This catastrophe is not the result of mistaken policies, but rather the natural consequence of how capitalism works in the imperialist epoch, in which the world is divided between a handful of industrialized powers and a large majority of oppressed nations.
The foreign debt is not a relationship between equals. Washington and other imperialist powers--through their control of capital, world markets, and technology, as well as their military superiority--set the rules and impose their exploitative terms on semicolonial countries. Unequal terms of trade mean that prices for agricultural goods and natural resources--the main source of revenue for Third World nations--tend to decline while prices for the industrial equipment they purchase from imperialist countries tend to increase, forcing the semicolonial countries deeper into debt.
Argentina, like nations throughout Latin America, Asia, and Africa, is being bled dry by massive payments to the banks and bondholders in the United States and other imperialist countries. Working people there have been forced to pay tens of billions in interest payments, yet the foreign debt continues to grow--it now stands at a staggering $132 billion. The foreign debt setup is simply a form of pillage through which the capitalist families in the imperialist countries suck massive amounts of wealth out of the semicolonial world and into their own pockets.
The Argentine capitalist class, currently represented by the de la Rúa administration, is unable and unwilling to defend the interests of working people. Its only solution is to tie its fortunes ever more tightly to its imperialist masters. The international creditors demand their tribute, and the government has tried to pay it by complying with their demands to slash pensions and wages of state employees, cut other social programs, weaken union rights, raise taxes, partially freeze bank accounts, and hold back public employees' paychecks in the provinces for months.
The Argentine government now faces bankruptcy and in practice has defaulted on its unpayable debt. This financial meltdown threatens to have repercussions throughout the increasingly volatile world capitalist economy, from Brazil to Turkey.

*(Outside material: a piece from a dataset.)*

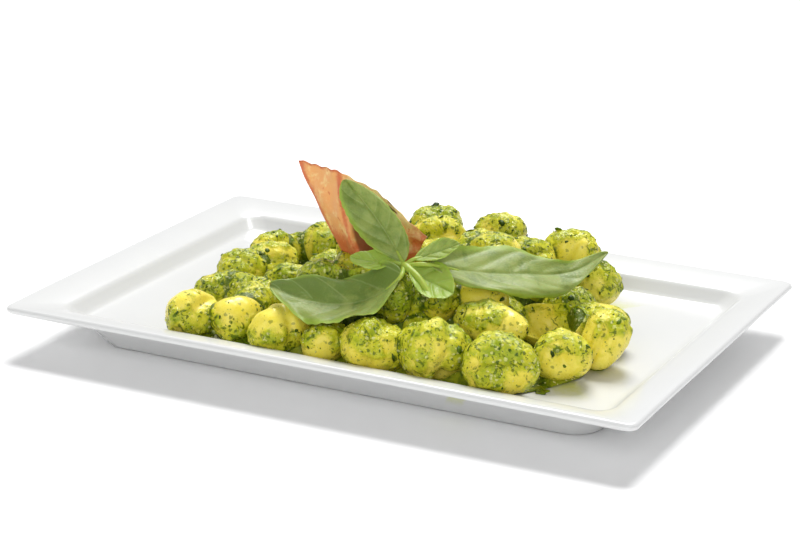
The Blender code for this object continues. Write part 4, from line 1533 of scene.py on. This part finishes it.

Similarly intolerable conditions are creating social turmoil throughout Latin America, from the Dominican Republic to Bolivia. Washington's response has been not only to demand cutbacks and continued debt payments. It is also anticipating the coming resistance of working people by increasing its military presence in the region. Through its "Andean Initiative"--previously called "Plan Colombia"--the U.S. military is expanding its intervention in Colombia, Ecuador, Peru, and other countries under the guise of "the war on drugs." And today Washington is even evoking the specter of "Islamic terrorism" in the so-called Triple Border--where Paraguay, Brazil, and Argentina meet--to send U.S. military forces to those countries to conduct "antiterrorism" training--near some of the centers of recent working-class struggles in northern Argentina.
The U.S. rulers are correctly worried that the resistance by working people in Argentina today will inspire workers and farmers who face similar conditions throughout the continent, from Ecuador to the Dominican Republic.
The most important solidarity that working people in the United States can offer is to join with fellow fighters internationally to demand the unconditional cancellation of Argentina's foreign debt--and the entire Third World debt. Such a fight can strengthen the possibilities for collaboration by workers across national borders on related fronts: from the fight to demand jobs for all, to the defense of immigrant workers.